Transcribe, exactly as they appear, the line that contains "part('plug_shell', surface(shellTube), 'steel', plug);", the line that contains "bpy.data.objects.remove(obj)", and every line in between, and nothing else.

------ Dataset content

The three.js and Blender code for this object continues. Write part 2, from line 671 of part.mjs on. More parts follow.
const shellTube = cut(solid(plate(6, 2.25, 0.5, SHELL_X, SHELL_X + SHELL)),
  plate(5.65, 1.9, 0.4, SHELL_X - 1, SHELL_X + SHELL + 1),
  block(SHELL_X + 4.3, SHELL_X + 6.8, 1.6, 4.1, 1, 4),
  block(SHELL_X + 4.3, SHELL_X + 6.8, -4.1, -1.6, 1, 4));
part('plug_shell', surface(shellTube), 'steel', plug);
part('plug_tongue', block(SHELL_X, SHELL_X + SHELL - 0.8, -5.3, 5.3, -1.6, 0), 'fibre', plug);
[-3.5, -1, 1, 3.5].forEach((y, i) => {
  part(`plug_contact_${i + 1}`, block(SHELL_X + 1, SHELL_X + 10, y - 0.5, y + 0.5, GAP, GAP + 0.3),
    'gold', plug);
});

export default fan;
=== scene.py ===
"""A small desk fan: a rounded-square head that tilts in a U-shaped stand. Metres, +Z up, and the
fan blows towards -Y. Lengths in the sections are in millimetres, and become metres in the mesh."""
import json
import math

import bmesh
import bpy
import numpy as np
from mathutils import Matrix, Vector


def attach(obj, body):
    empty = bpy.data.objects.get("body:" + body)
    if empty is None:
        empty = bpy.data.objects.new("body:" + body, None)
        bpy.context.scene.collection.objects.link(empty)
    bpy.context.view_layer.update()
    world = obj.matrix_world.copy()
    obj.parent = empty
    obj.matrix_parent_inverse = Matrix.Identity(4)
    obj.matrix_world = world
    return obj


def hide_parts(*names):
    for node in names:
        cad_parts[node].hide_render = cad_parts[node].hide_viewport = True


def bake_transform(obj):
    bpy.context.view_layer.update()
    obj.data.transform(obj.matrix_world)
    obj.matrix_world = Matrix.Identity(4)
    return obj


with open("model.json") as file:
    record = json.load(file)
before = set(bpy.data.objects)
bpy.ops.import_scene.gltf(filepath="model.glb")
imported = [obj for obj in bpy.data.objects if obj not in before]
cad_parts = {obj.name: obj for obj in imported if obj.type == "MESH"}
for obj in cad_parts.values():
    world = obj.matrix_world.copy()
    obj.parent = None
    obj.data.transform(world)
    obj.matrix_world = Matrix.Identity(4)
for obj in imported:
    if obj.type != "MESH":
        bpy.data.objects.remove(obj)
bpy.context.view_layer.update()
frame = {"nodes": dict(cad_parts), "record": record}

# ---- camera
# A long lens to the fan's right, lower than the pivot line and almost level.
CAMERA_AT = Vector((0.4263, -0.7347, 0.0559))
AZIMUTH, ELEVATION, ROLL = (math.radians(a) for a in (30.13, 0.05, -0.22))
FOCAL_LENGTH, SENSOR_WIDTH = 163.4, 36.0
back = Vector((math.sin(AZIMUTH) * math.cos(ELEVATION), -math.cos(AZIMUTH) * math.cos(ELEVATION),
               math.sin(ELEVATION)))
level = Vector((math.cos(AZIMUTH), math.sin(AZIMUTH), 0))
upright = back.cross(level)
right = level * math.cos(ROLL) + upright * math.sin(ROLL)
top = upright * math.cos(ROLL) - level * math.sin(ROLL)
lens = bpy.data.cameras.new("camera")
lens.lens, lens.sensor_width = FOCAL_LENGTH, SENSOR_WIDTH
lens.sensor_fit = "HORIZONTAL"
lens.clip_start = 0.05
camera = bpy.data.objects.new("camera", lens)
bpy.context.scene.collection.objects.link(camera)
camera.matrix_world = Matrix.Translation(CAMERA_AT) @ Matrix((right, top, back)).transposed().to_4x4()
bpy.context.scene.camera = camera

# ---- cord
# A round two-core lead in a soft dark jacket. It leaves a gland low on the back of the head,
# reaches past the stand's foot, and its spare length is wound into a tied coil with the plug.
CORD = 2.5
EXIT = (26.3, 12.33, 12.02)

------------
------ Dataset content

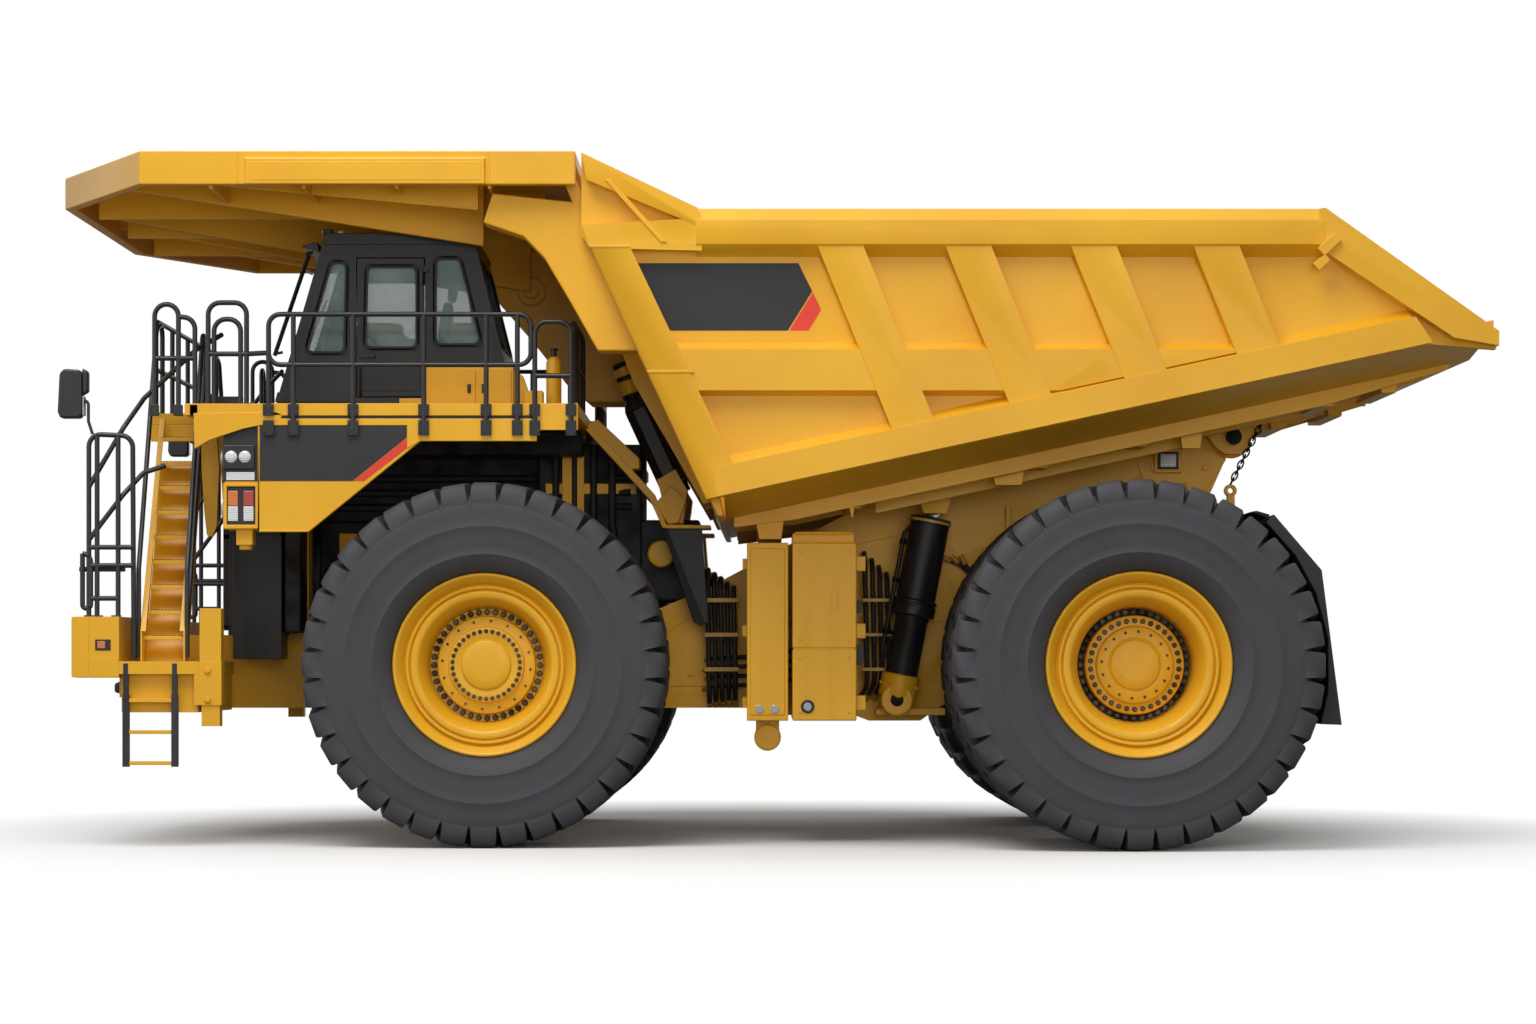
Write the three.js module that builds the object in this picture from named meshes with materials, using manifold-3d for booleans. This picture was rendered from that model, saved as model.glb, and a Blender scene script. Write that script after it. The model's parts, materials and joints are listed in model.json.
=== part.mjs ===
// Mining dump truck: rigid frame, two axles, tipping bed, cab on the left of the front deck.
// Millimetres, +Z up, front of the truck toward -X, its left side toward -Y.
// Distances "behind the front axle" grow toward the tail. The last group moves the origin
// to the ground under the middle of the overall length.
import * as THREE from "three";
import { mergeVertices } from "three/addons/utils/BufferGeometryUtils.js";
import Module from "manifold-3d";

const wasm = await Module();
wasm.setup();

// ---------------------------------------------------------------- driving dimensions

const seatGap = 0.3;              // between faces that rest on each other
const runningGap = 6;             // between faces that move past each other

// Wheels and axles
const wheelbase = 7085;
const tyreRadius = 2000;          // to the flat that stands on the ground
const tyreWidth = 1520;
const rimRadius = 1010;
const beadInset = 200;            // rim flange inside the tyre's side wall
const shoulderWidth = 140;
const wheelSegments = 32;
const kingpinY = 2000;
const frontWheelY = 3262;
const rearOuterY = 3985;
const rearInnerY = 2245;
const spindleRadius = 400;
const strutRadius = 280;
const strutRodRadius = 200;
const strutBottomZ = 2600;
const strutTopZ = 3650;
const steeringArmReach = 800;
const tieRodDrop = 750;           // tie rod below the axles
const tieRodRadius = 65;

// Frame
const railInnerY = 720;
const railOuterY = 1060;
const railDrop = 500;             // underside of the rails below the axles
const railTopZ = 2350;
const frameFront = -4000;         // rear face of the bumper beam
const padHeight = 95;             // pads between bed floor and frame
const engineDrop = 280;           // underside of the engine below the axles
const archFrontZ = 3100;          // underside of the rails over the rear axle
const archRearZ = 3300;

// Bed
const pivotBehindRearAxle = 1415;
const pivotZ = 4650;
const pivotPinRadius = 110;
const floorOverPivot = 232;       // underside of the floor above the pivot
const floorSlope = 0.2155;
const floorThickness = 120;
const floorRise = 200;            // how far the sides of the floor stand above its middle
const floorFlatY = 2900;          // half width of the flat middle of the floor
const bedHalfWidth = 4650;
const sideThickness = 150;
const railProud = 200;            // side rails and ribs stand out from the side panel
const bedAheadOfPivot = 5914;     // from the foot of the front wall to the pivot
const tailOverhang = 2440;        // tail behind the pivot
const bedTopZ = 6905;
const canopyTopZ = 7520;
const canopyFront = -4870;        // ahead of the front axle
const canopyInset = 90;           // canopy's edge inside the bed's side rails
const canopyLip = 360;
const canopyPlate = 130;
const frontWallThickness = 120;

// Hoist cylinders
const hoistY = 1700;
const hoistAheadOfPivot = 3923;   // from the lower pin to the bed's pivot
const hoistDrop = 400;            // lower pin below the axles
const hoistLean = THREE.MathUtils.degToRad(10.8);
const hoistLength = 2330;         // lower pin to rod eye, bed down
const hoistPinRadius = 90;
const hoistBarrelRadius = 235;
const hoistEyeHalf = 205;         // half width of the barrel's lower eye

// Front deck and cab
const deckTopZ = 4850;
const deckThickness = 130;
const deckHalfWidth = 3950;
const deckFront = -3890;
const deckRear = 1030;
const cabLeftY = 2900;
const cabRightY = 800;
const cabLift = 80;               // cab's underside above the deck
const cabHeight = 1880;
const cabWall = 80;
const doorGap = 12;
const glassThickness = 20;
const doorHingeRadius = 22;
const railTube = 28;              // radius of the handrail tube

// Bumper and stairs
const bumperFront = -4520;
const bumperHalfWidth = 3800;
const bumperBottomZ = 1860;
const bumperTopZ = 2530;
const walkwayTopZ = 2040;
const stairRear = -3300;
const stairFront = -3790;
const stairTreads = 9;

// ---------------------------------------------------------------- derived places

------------

(Complete answer):
part('plug_shell', surface(shellTube), 'steel', plug);
part('plug_tongue', block(SHELL_X, SHELL_X + SHELL - 0.8, -5.3, 5.3, -1.6, 0), 'fibre', plug);
[-3.5, -1, 1, 3.5].forEach((y, i) => {
  part(`plug_contact_${i + 1}`, block(SHELL_X + 1, SHELL_X + 10, y - 0.5, y + 0.5, GAP, GAP + 0.3),
    'gold', plug);
});

export default fan;
=== scene.py ===
"""A small desk fan: a rounded-square head that tilts in a U-shaped stand. Metres, +Z up, and the
fan blows towards -Y. Lengths in the sections are in millimetres, and become metres in the mesh."""
import json
import math

import bmesh
import bpy
import numpy as np
from mathutils import Matrix, Vector


def attach(obj, body):
    empty = bpy.data.objects.get("body:" + body)
    if empty is None:
        empty = bpy.data.objects.new("body:" + body, None)
        bpy.context.scene.collection.objects.link(empty)
    bpy.context.view_layer.update()
    world = obj.matrix_world.copy()
    obj.parent = empty
    obj.matrix_parent_inverse = Matrix.Identity(4)
    obj.matrix_world = world
    return obj


def hide_parts(*names):
    for node in names:
        cad_parts[node].hide_render = cad_parts[node].hide_viewport = True


def bake_transform(obj):
    bpy.context.view_layer.update()
    obj.data.transform(obj.matrix_world)
    obj.matrix_world = Matrix.Identity(4)
    return obj


with open("model.json") as file:
    record = json.load(file)
before = set(bpy.data.objects)
bpy.ops.import_scene.gltf(filepath="model.glb")
imported = [obj for obj in bpy.data.objects if obj not in before]
cad_parts = {obj.name: obj for obj in imported if obj.type == "MESH"}
for obj in cad_parts.values():
    world = obj.matrix_world.copy()
    obj.parent = None
    obj.data.transform(world)
    obj.matrix_world = Matrix.Identity(4)
for obj in imported:
    if obj.type != "MESH":
        bpy.data.objects.remove(obj)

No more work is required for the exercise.